Aramco’s average hydrocarbon production was 12.8 million barrels of oil equivalent per day, including 10.7 million bpd of total liquids last year.

“The recent directive from the government to maintain our maximum sustainable capacity … provides increased flexibility, as well as an opportunity to focus on increasing gas production and growing our liquids-to-chemicals business,” Mr Nasser said.

“At the same time, we continue to make progress on several strategic crude oil increments which will contribute to our reliability, operational flexibility and ability to seize market opportunities,” he added.

Aramco expects capital investments this year to be between $48 to $58 billion, growing until the middle of the decade.

The company said that the move to maintain its oil production at 12 million bpd mainly by postponing certain projects and reducing drilling activity will lower capital expenditure by about $40 billion between now and 2028.

Aramco also said its gas projects were “advancing” to increase production by more than 60 per cent by the end of the decade, compared with 2021 levels.

The company's daily gas processing capacity was at around 18 billion standard cubic feet per day in 2022.

Last year, the company announced its first international investment in liquefied natural gas, following the signing of agreements to acquire a strategic minority stake in MidOcean Energy.

The completion of the deal is subject to closing conditions, which include regulatory approvals, Aramco said.

The company will distribute a base dividend of $20.3 billion for the last three months of 2023, which will be paid out in the first quarter.

On top of this base dividend, Aramco's board has also approved an additional dividend payment of $10.8 billion, which is linked to the company's performance.

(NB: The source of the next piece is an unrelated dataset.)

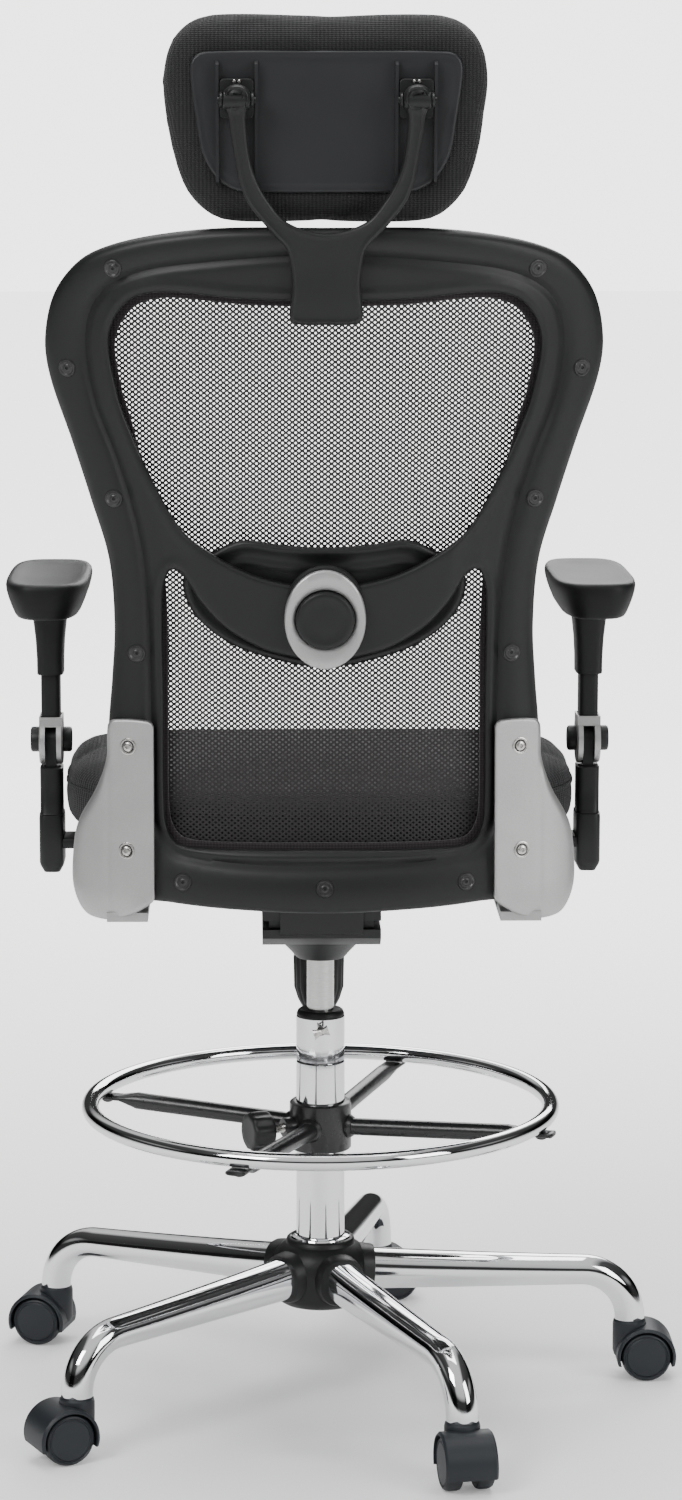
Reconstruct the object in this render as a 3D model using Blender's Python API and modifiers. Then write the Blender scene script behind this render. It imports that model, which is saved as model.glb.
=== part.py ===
"""Drafting chair: high mesh back, headrest, flip-up arms, foot ring and a chrome five-leg base.

Metres, +Z up, the sitter faces +Y. The floor is z = 0. Everything is laid out about the column's
axis, and one root empty shifts the whole chair so that its footprint is centred on the origin.
"""

import math

import bmesh
import bpy
from mathutils import Matrix, Vector

# ------------------------------------------------------------------ driving dimensions, metres
GAP = 0.0003                  # clearance between touching pieces
TAU = 2.0 * math.pi

COLUMN_X = -0.0230            # the column's axis, from the middle of the footprint
COLUMN_Y = -0.0060

# base and casters
LEG_COUNT = 5
LEG_TURN = math.radians(-66.25)   # direction of the first leg
LEG_CIRCLE = 0.329            # radius of the circle of caster stems
LEG_END_Z = 0.064             # underside of a leg's turned-down end
LEG_BEND = 0.054              # radius of the bend down to the caster
LEG_RADIUS = 0.016            # tube radius at the caster
LEG_ROOT_RADIUS = 0.0215      # tube radius at the hub
LEG_ROOT_Z = 0.129            # height of the leg's centre line at the hub
HUB_RADIUS = 0.0505
HUB_BOTTOM = 0.095
HUB_TOP = 0.164
WHEEL_RADIUS = 0.0265
WHEEL_WIDTH = 0.0180
WHEEL_SPACE = 0.0150          # between the two wheels of a caster
CASTER_TRAIL = 0.0165         # from the stem's axis back to the axle
CASTER_TURNS = (-80.0, 0.0, 20.0, 165.0, 205.0)   # degrees, where each caster trails
HOOD_WALL = 0.0032
HOOD_COLLAR_RADIUS = 0.0175
STEM_RADIUS = 0.0055
STEM_LENGTH = 0.034
AXLE_RADIUS = 0.0040

# column and gas lift
COLUMN_RADIUS = 0.025
COLUMN_WALL = 0.0020
COLUMN_BOTTOM = 0.097
COLUMN_FLOOR = 0.0040
COLUMN_TOP = 0.352
COLLAR_HEIGHT = 0.0477
BUSH_DEPTH = 0.130
FLANGE_HEIGHT = 0.0060
GAS_RADIUS = 0.0140
GAS_WALL = 0.0024
GAS_BOTTOM = 0.106
GAS_EXPOSED = 0.055           # bare cylinder between the bush and the mechanism
ROD_RADIUS = 0.0050
ROD_LENGTH = 0.229

# foot ring
RING_RADIUS = 0.2386
RING_TUBE = 0.0087
RING_Z = 0.3055
RING_HUB_WALL = 0.0070
RING_HUB_TOP = 0.0035         # from the ring's centre plane
RING_HUB_HEIGHT = 0.0500
SPOKE_RADIUS = 0.0090
SPOKE_TURN = math.radians(-20.5)
SPOKE_COUNT = 4
CLAMP_TURN = math.radians(205.0)
CLAMP_Z = -0.0215
CLAMP_KNOB_RADIUS = 0.0210
CLAMP_KNOB_LENGTH = 0.0250

# mechanism, heights measured from the underside of the seat pan
PAN_Z = 0.1225                # pan underside above the mechanism's lowest point
HOUSING_HALF = 0.0600
PLATE_THICK = 0.0060
CHEEK_THICK = 0.0035
TILT_Y = 0.0600
TILT_Z = -0.0300
TILT_PIN_RADIUS = 0.0060
TENSION_Y = 0.0950
TENSION_RADIUS = 0.0270
LEVER_RADIUS = 0.0045
LEVER_Z = -0.0615
LEVER_START = 0.0012          # between the housing's side and the lever's root

# seat
SEAT_HALF = 0.2595
SEAT_FRONT = 0.2740
SEAT_REAR = -0.1960
PAN_THICK = 0.0140
CUSHION_THICK = 0.0670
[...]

Last week, Saudi Arabia transferred an 8 per cent stake in Aramco to the Public Investment Fund amid reports that the government could be preparing to offer more shares for sale in the energy company.

Following the transfer, the kingdom remains Aramco’s largest shareholder, retaining a stake of about 82 per cent, the company said in a filing on Thursday.

Last year, the Wall Street Journal reported that Aramco was considering a $50 billion share offering, potentially the largest in global capital market history.